Three Chocolate Mousse Tart

Recipe by Rebecca Neidhart, Crust adapted from Richard Bertinet
Makes a 9”x 2” tart
Active time: 2 hours || Resting time: 10 hours || Total time: 12 hours

  • 3 cups all purpose flour

  • pinch of salt

  • 1 stick + 1 TBbsp of butter

  • 2/3 cup white sugar

  • 2 whole eggs + 1 egg yolk, beaten

  • 2 egg yolks

  • 2 Tbsp. sugar

  • 1 cup heavy whipping cream, divided

  • 1/2 cup (3 oz.) white chocolate, finely chopped

  • 2 egg yolks

  • 2 Tbsp. sugar

  • 1 cup heavy whipping cream, divided

  • 1/2 cup (3 oz.) milk chocolate, finely chopped

  • 3/4 cup heavy whipping cream

  • 3/4 cups (4.5 oz) finely chopped dark chocolate

For the Tart Crust: Combine the flour, sugar, and salt in a medium sized mixing bowl. Place the cold butter between two pieces of grease proof paper (like waxed paper) and pound it until it’s about 1/4” thick, using a rolling pin or kitchen mallet.

Using your fingers, work the butter into the flour mixture quickly, until the mixture is sandy. Using a rubber spatula or a bowl scraper, mix in the egg until the mixture is a cohesive dough. Using your fingers, gently and deftly becomes a ball, then pat it into a disc and wrap tightly with plastic wrap. Place it in the refrigerator for at least 2 hours, or up to three days.

When you are ready to bake it, remove the chilled dough from the refrigerator. Preheat the oven to 375°. Let it soften slightly, then roll out on a floured surface into a round 1/4”inch thick. Roll it back over the pin to transfer it to a round 9” tart pan. Dock the crust (prick all over with a fork), line it with parchment paper and fill with pie weights, beans, or sugar. Bake for 15 minutes, then remove the parchment with the weights. Bake for another 10-15 minutes, or until the crust is golden all over. Let it cool completely before filling.

For the White Chocolate Mousse: In a small bowl, beat the 2 egg yolks with two tablespoons of sugar until smooth. Heat 1/2 cup of whipping cream in a small saucepan over medium heat until barely simmering, then slowly pour it into the eggs while whisking quickly. Return the mixture to the pan and cook over low heat, stirring constantly with a rubber spatula until it is thick, then remove from the heat. Stir the chopped white chocolate in until it has melted. Transfer the mixture to a small bowl, then chill for two hours.
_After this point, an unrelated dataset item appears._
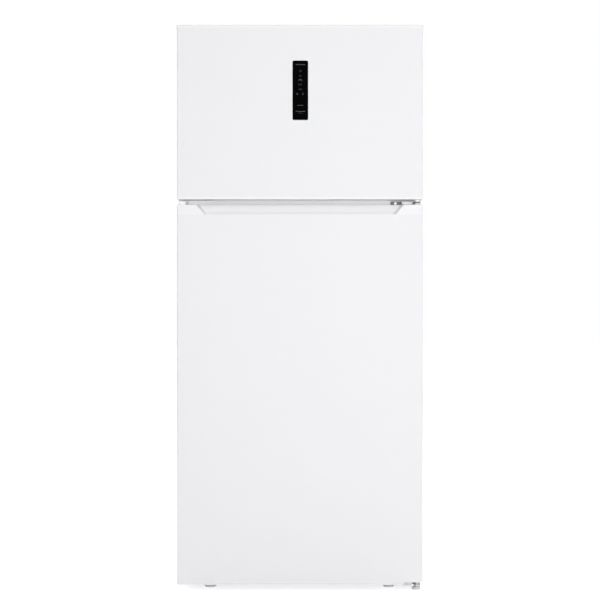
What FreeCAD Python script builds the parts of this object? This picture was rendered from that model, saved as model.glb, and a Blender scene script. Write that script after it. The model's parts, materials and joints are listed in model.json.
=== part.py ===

Beat the remaining 1/2 cup of whipping cream until stiff peaks form, then carefully fold into the custard until it’s completely mixed. Pour it into the cooled crust, then let it set in the refrigerator for 2 hours.

For the Milk Chocolate Mousse: Repeat the method for the white chocolate mousse, and pour it over the white chocolate layer in the crust. Again, let it set for 2 hours

For the Ganache Layer: Chop the dark chocolate and place it in a heat proof bowl. Heat the 3/4 cup of whipping cream in a small saucepan or in the microwave until gently simmering. Pour it over the chopped chocolate, then let it sit for 10 minutes. After that, stir it gently until the mix becomes cohesive and smooth. Pour it over the top of the milk chocolate mousse, then refrigerate for a couple of hours or until the ganache sets.

For the Chocolate Garnish (Optional): Using a sharp chef’s knife, lightly rub the back of a bar of chocolate with your hand to soften it slightly. Place the blade of the knife almost flat against the chocolate, angling and pressing it down slightly, and carefully pull it towards yourself, skimming off a curl of chocolate. It may shatter, but the fragments can still be very pretty. Arrange the curls in any pattern on the top— I placed mine all around the edges, but they could also be very pretty piled in the middle or scattered across the top.